Here is important learning material for me regarding America and it being a “Christian Nation:”

…For many conservative evangelicals, the past is only useful when it is carefully packaged to appeal to the fear and nostalgia of evangelicals worried about the moral collapse of their nation and the possibility that God might turn his back on America. Social decline is only possible when understood in relation to a previous utopia. America can only be made great again if it was great at some point in history.

While the Barton view of American history is both inaccurate and conducive to the kind of Christian political agenda that led evangelicals to vote for Trump; it is also problematic in a theological sense. The belief that the United States is a Christian nation is a form of idolatry. First, it is worth remembering that God performs his redemptive work through individuals, not nations. If this is true, then a Christian nation is impossible. As political theorist Glenn Tinder puts it: “Society cannot be formed in accordance with sacred norms . . . as some Christians have desired, and if the attempt to do so is made, the result will be less a sacralization of society than a degradation of the sacred.” The United States is not the kingdom of God, and it never will be.

from page 163 in the chapter called ‘Make America Great Again’

In the “Conclusion” chapter, he gives advice on what Christians should do in light of Trump being elected. We should pattern our behavior after the non-violent Civil Rights protesters such as Martin Luther King, Jr: “Most of all, though, the civil rights movement was shaped by people of humble means who lived ordinary lives in ordinary neighborhoods.

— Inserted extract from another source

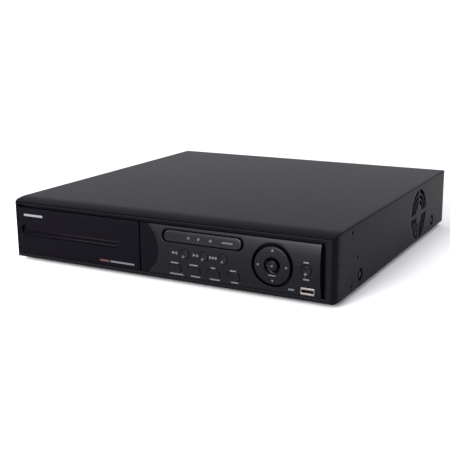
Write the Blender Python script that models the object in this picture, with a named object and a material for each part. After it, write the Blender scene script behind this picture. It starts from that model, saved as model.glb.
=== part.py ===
"""Hard-disk video recorder with a disc drive, as separate parts.

All lengths are millimetres until make() turns them into metres. Positions are local to the
recorder_frame empty: x = 0 on the centre line, y = 0 on the front plane with +y to the back,
z = 0 on the underside of the case. The feet stand below that.
"""

import math

import bmesh
import bpy
import numpy as np

MM = 0.001

# Overall case
BODY_W = 380.0
BODY_D = 372.0
BODY_H = 66.0
FOOT_H = 5.0

# Sheet metal and fits
SHEET = 1.0
GAP = 0.3
FIT = 0.4

# Top cover
ROLL_DROP = 3.0
ROLL_DEPTH = 20.0
COVER_BEND_R = 1.5
SIDE_TUCK = 2.6
TUCK_DEPTH = 6.4
COVER_SKIRT_Z = 0.3
DIMPLE_R = 6.3
DIMPLE_DEPTH = 1.6
SCREW_Z = 12.4
SCREW_R = 1.5
SCREW_LONG = 8.0
SCREW_HEAD_R = 3.0
SCREW_HEAD_H = 1.2
SCREW_CROSS = 3.2
SCREW_CROSS_W = 0.7
FRONT_SCREW_Y = 65.7
REAR_SCREW_FROM_BACK = 51.4
EAR_HOLE_R = 1.5
EAR_HOLES = ((40.9, 59.8), (56.0, 32.9), (39.8, 7.5))
INLET_SLOTS = 9
INLET_SLOT_PITCH = 7.0
INLET_SLOT_W = 3.0
INLET_SLOT_H = 26.0

# Rubber feet
FOOT_R = 10.0
FOOT_FROM_END = 34.0
FOOT_FROM_SIDE = 34.0

# Front bezel and the panels it carries
END_CAP_W = 5.0
BEZEL_EDGE = 0.6
END_STRIP_W = 10.0
DARK_GAP_W = 4.0
LIP_BOTTOM = 4.6
LIP_TOP = 2.0
GROOVE = 3.1
PANEL_RECESS = 0.3
PANEL_T = 4.0
WALL_Y = 5.6
WALL_T = 2.0
CONTROL_W = 199.0
SEAM = 1.6
CROWN = 3.7
CROWN_WALL = 2.4
STEP_X = 9.5
STEP_BOW = 12.5

# Controls, along the control panel from its left end; heights from its middle or an edge
WINDOW_X = 73.5
WINDOW_W = 89.5
WINDOW_H = 13.5
WINDOW_DROP = 9.7
WINDOW_GAP = 1.2
WINDOW_SUNK = 0.3
BUTTON_X = 54.4
BUTTON_PITCH = 21.7
BUTTON_R = 4.7
BUTTON_BELOW = 0.7
BUTTON_DISH = 1.1
KEY_X = 42.6
KEY_PITCH = 22.0
KEY_W = 14.0
KEY_H = 8.5
KEY_RISE = 8.9
KEY_PROUD = 0.7
RING_X = 150.4
RING_R = 18.75
RING_HOLE_R = 8.15
RING_GAP = 2.75
RING_PROUD = 0.2
ENTER_R = 5.2
ESCAPE_X = 185.1
ESCAPE_BELOW = 0.3
ESCAPE_R = 5.1
USB_X = 185.9
USB_RISE = 5.2
USB_W = 13.1
USB_H = 5.7
USB_LIP = 0.6
USB_WALL = 0.4
USB_DEPTH = 12.6
KEY_TRAVEL = 0.8
STEM_R = 2.2
STEM_END_Y = 10.5
CLIP_R = 3.6
CLIP_T = 0.9
BOARD_Y = 13.0
BOARD_T = 1.6
GIMBAL_R = 14.4
GIMBAL_HOLE_R = 9.0
GIMBAL_Y = 2.0
GIMBAL_T = 1.6
TRUNNION_R = 0.6
TRUNNION_LONG = 2.6
TRUNNION_PLAY = 0.25
POST_W = 2.4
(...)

Many of them never expected to step onto a national stage or receive credit for leading the greatest social movement in American history. These ordinary men and women fought injustice wherever God had placed them. And they offer us a beautiful illustration of what James Davison Hunter has called “faithful presence”…

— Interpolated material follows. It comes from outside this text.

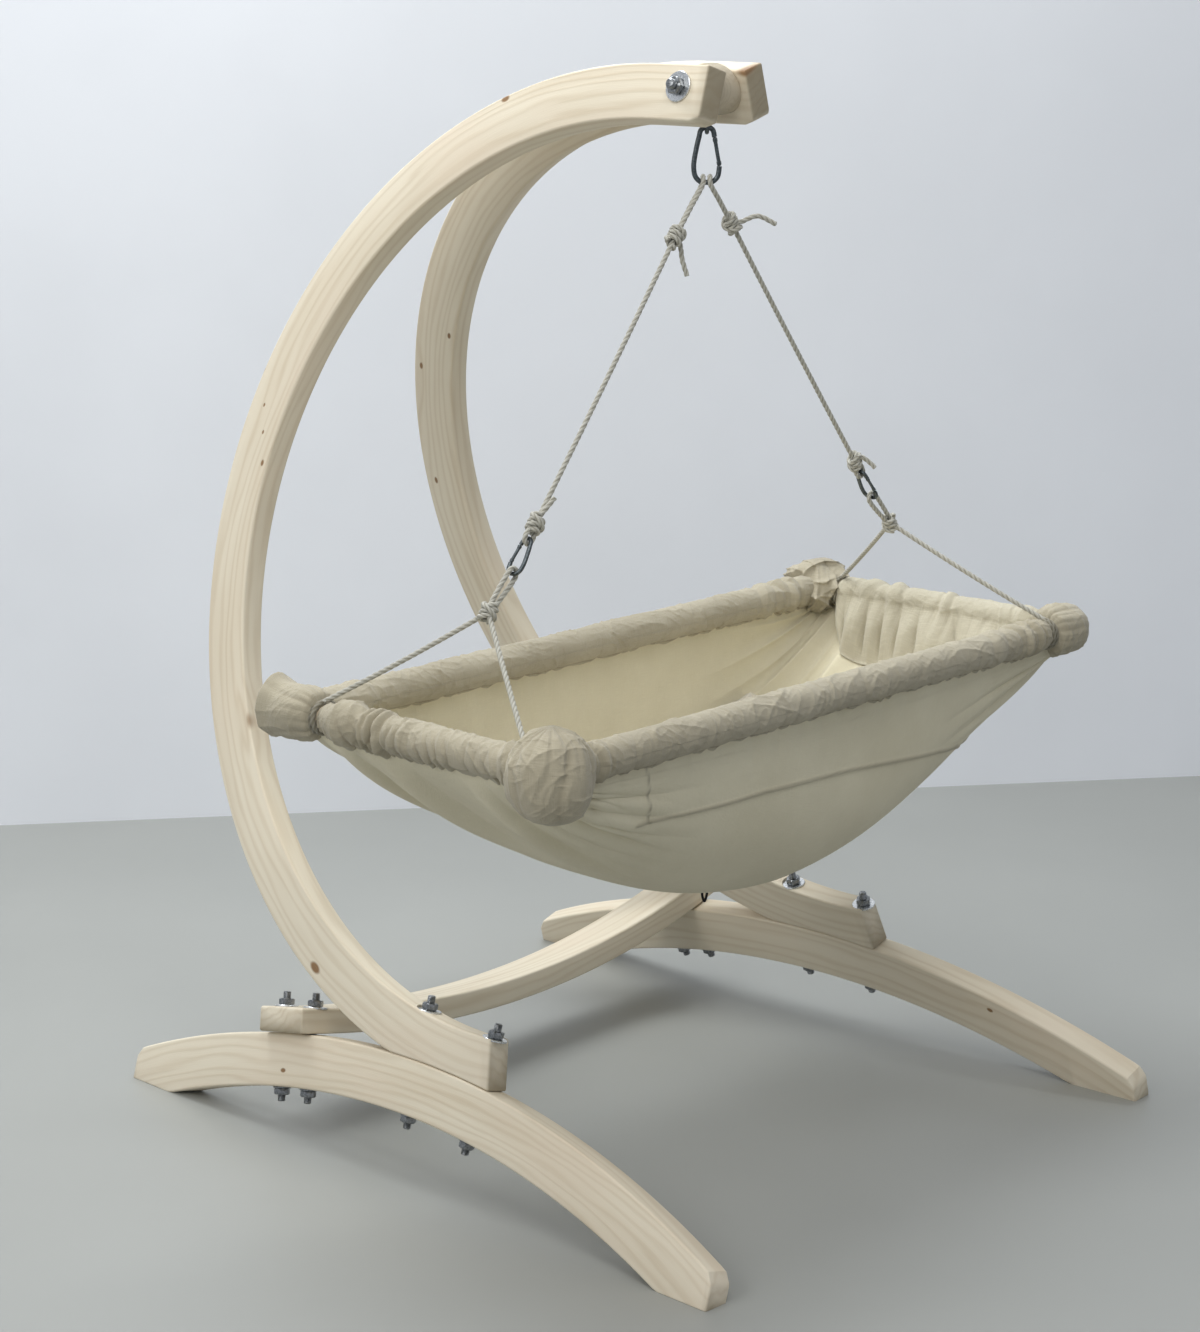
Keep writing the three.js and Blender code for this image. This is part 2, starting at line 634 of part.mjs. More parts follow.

Here are the last few powerful paragraphs:

Where does all of this reflection leave us? How might hope, humility, and history inform the way we white American evangelicals think about politics and other forms of public engagement? I hope that what I have written here might spur conversations and initiatives born out of possible answers to this question. Evangelicals can do better than Donald Trump. His campaign and presidency have drawn on a troubling pattern of American evangelicalism that is willing to yield to old habits grounded in fear, nostalgia, and the search for power. Too many of its leaders (and their followers) have traded their Christian witness for a mess of political pottage and a few federal judges. It should not surprise us that people are leaving evangelicalism or no longer associating themselves with that label–or, in come cases, leaving the church altogether.

It’s time to take a long hard look at what we have become. Believe me, we have a lot of work to do.

Believe me.

from page 190-191

Excellent book that enlightened me and made me realize how much wrong-thinking about Christianity, politics, and America, to which I was susceptible. Thank you, John Fea, for this book!